That was the last obligation, I’m free to galavant around, but instead, I went right back to the shop to check on the progress with the Rebel. I suspect that is going to be my extraordinary expense this month, although these days this can only bend the piggy bank, not break it. Still, there were problems with the bike and I’d first like to give you a little background on my mechanic.
Power by Paco is the pre-eminent motorcycle shop in S. Florida. When you go to a pro show and see the custom machines, and those beautiful teakwood motorycles, this is the guy that builds them. He is the only mechanic I allow to modify any of my bikes, particularly my 1978 Ural sidecar. This guy, when it comes to motorcycles, does not make mistakes. Show here is the entrance to his shop with the Rebel to the right.

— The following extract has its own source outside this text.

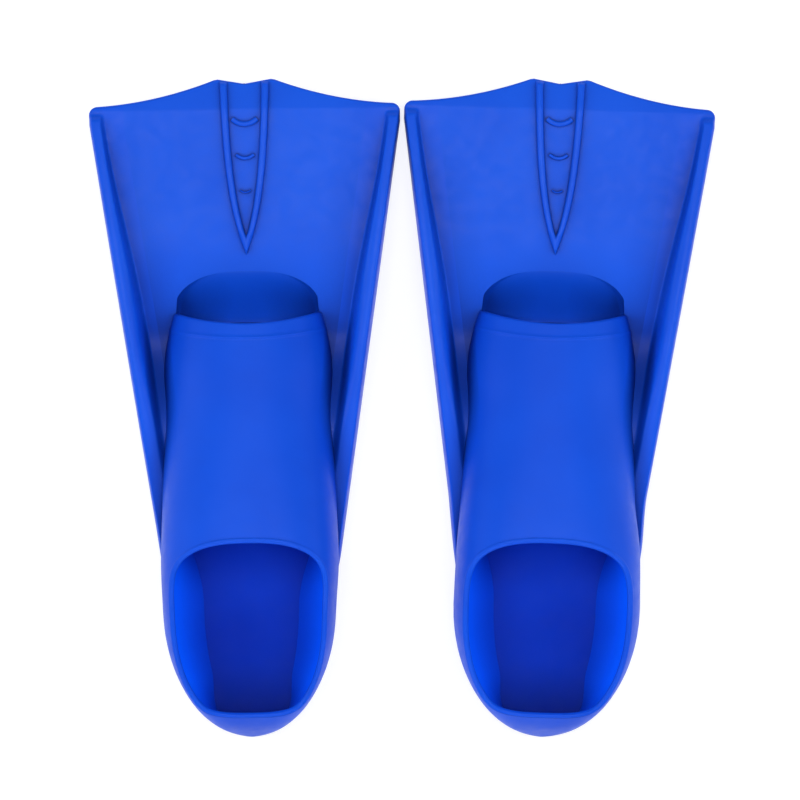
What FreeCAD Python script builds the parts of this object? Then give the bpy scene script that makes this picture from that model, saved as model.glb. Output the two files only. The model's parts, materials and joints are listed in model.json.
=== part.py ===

Paco drives, among other things, a completely restored Sunbeam, a 1946 Datsun, and he has original condition Honda scooters and antique motorcycles in such perfect condition it defies wonderment. When Paco talks motorycles, you listen. And that’s what I was doing when he showed me how to tell the odometer on my Rebel had been turned back.
Now, the machine is basically sound, but that does not forgive the seller for not revealing known defects. I told him I was not a mechanic, but that everything and anything wrong with the bike would be discovered. However, I don’t think he [the seller] quite grasped what was being implied here. My question to Paco was simple, “Is it possible the owner of this bike have not known about these problems?”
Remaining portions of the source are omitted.